Isn't the right answer here to ensure we've called 'shutdown' on
all the FDs, so that the threads get kicked out of sendmsg, before
trying to join the thread ?
I agree a timeout is wrong here; there is no way to get a good timeout
value.
However, I'm a bit confused - we should be able to try a shutdown on the
receive side using the 'yank' command. - that's what it's there for; Li
does this solve your problem?
No, I tried to register 'yank' on the receive side, the receive threads are
still waiting there.
It seems that on send side, 'yank' doesn't work either when the send threads
are blocked.
This may be not the case to call yank. I am not quite sure about it.
We need to fix that; 'yank' should be able to recover from any network
issue. If it's not working we need to understand why.
Hi Dr. David,
On the receive side, I register 'yank' and it is called. But it is just to
shut down the channels,
it couldn't fix the problem of the receive threads which are waiting for the
semaphore.
So the receive threads are still waiting there.
On the send side, the main process is blocked on qemu_thread_join(), when I
tried the 'yank'
command with QMP, it is not handled. So the QMP doesn't work and yank
doesn't work.
IOW, there is a bug in QEMU on the send side. It should not be calling
qemu_thread_join() from the main thread, unless it is extremely
confident that the thread in question has already finished.

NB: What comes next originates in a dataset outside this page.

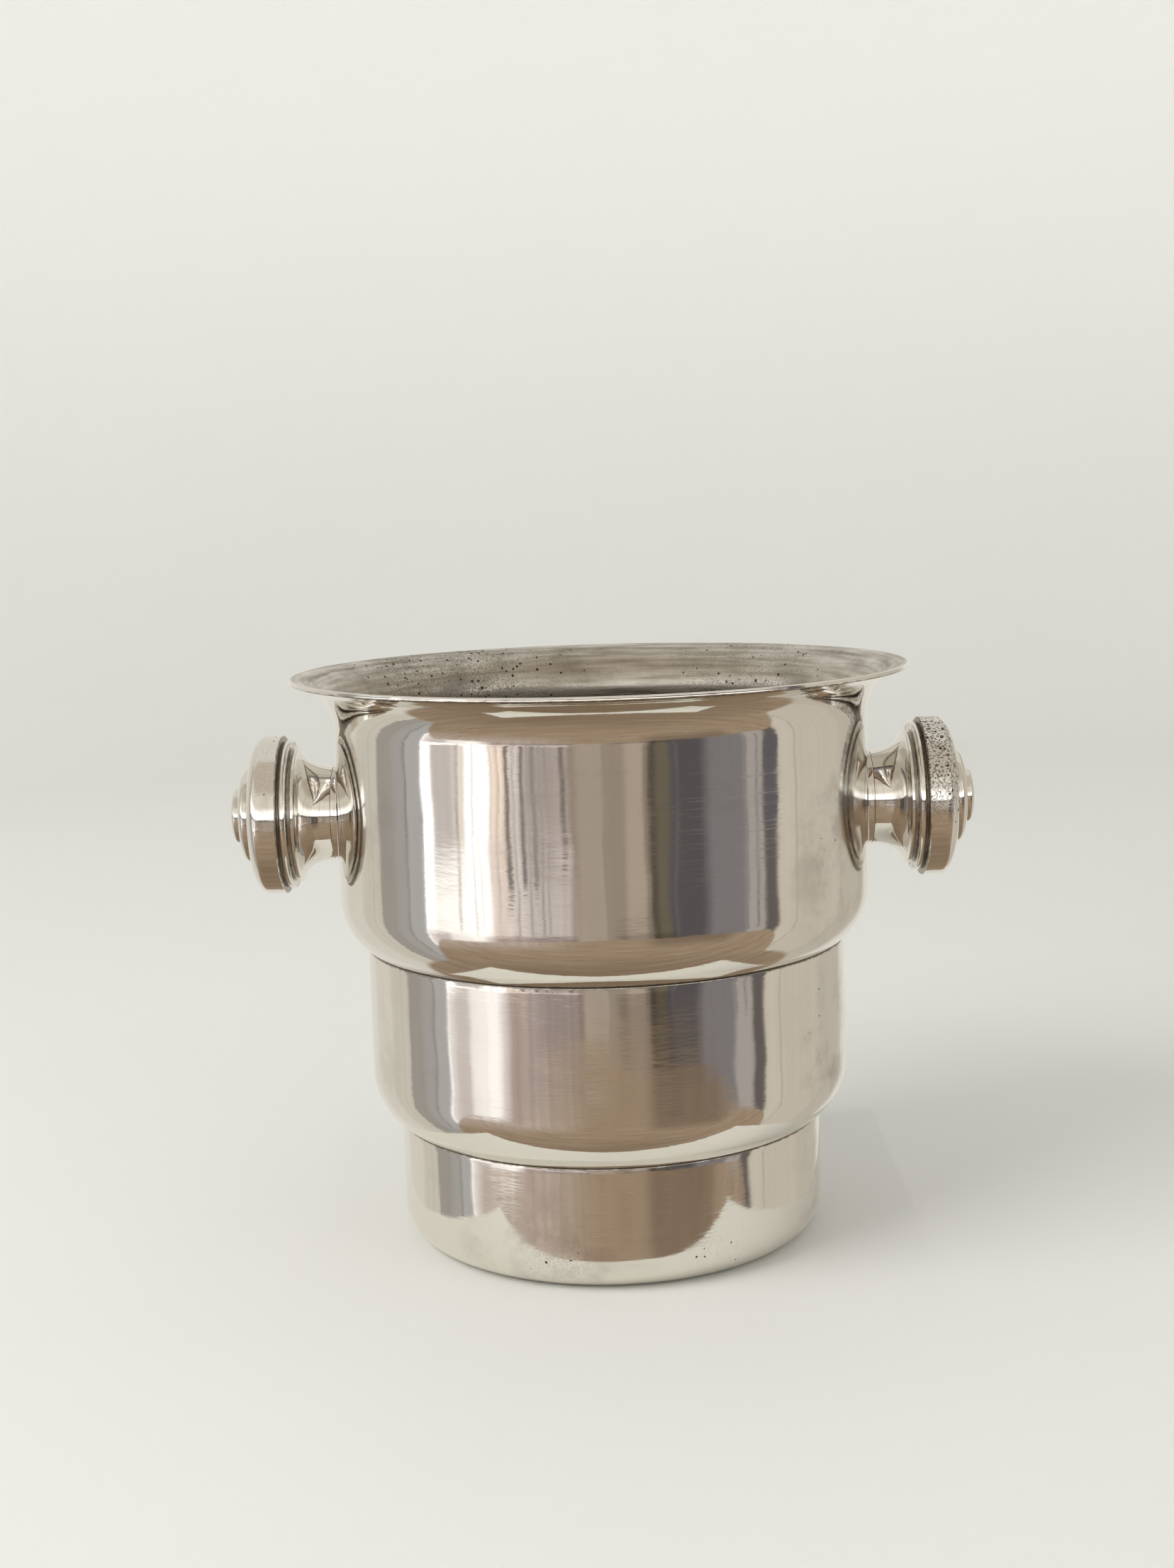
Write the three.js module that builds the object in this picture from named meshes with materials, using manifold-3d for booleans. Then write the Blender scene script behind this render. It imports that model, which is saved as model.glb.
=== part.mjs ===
// Three-tier silver-plated champagne bucket with two turned knob handles.
// Units are millimetres and +Z is up. The origin is the centre of the resting face,
// the handles point along -X and +X, and the front of the bucket faces -Y.
import * as THREE from "three";
import { mergeVertices } from "three/addons/utils/BufferGeometryUtils.js";
import Module from "manifold-3d";

// ---- Driving dimensions of the body ----
const LOWER_RADIUS = 71.8; // outside of the lower tier's wall
const LOWER_STEP = 9; // how far the middle tier's wall stands out past the lower one
const UPPER_STEP = 8.5; // how far the upper tier's wall stands out past the middle one
const FLARE_REACH = 13.7; // how far the rim stands out past the upper tier's wall
const LOWER_HEIGHT = 41.6; // resting face to the seam under the middle tier
const MIDDLE_HEIGHT = 60; // seam to seam
const UPPER_HEIGHT = 90.9; // seam under the upper tier to the top of the rim
const SHEET = 1.5; // thickness of the spun sheet
const FLARE_DROP = 14.8; // height of the rim's flare below the sheet
const UPPER_SHOULDER_BEND = 20.5; // radius of the shoulder under the upper tier
const MIDDLE_SHOULDER_BEND = 19.3; // radius of the shoulder under the middle tier
const BASE_BEND = 11.8; // radius between the lower wall and the resting face
const RESTING_WIDTH = 7; // width of the flat resting ring
const FLOOR_LIFT = 1.6; // how far the floor is raised inside the resting ring
const FLOOR_RAMP = 5; // width of the slope between them
const SPIGOT_DEPTH = 6; // overlap of one tier inside the next
const LAP_CLEARANCE = 0.12; // radial clearance of that overlap
const JOINT_GAP = 0.05; // solder or seat gap between pieces that meet face to face
const EDGE_ROUND = 0.45; // small round on the sheet's cut edges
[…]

You seem to be showing that the thread(s) are still running, so we
need to understand why that is the case, and why the main thread
still decided to try to join these threads which haven't finished.
Some threads are running. But there is one thread fails to
qio_channel_write_all.
In migration_thread(), it detects an error here:
thr_error = migration_detect_error(s);
if (thr_error == MIG_THR_ERR_FATAL) {
/* Stop migration */
break;
It will stop migration and cleanup.
Those threads which are still running need to be made to
terminate before trying to join them
A quick glance at multifd_send_terminate_threads() makes me
suspect multifd shutdown is not reliable.
It is merely setting some boolean flags and posting to a
semaphore. It is doing nothing to shutdown the socket
associated with each thread, so the threads can still be
waiting in an I/O call. IMHO multifd_send_terminate_threads
needs to call qio_chanel_shutdown(p->c, QIO_CHANNEL_SHUTDOWN_BOTH)
Agree with you.
Regards,
Daniel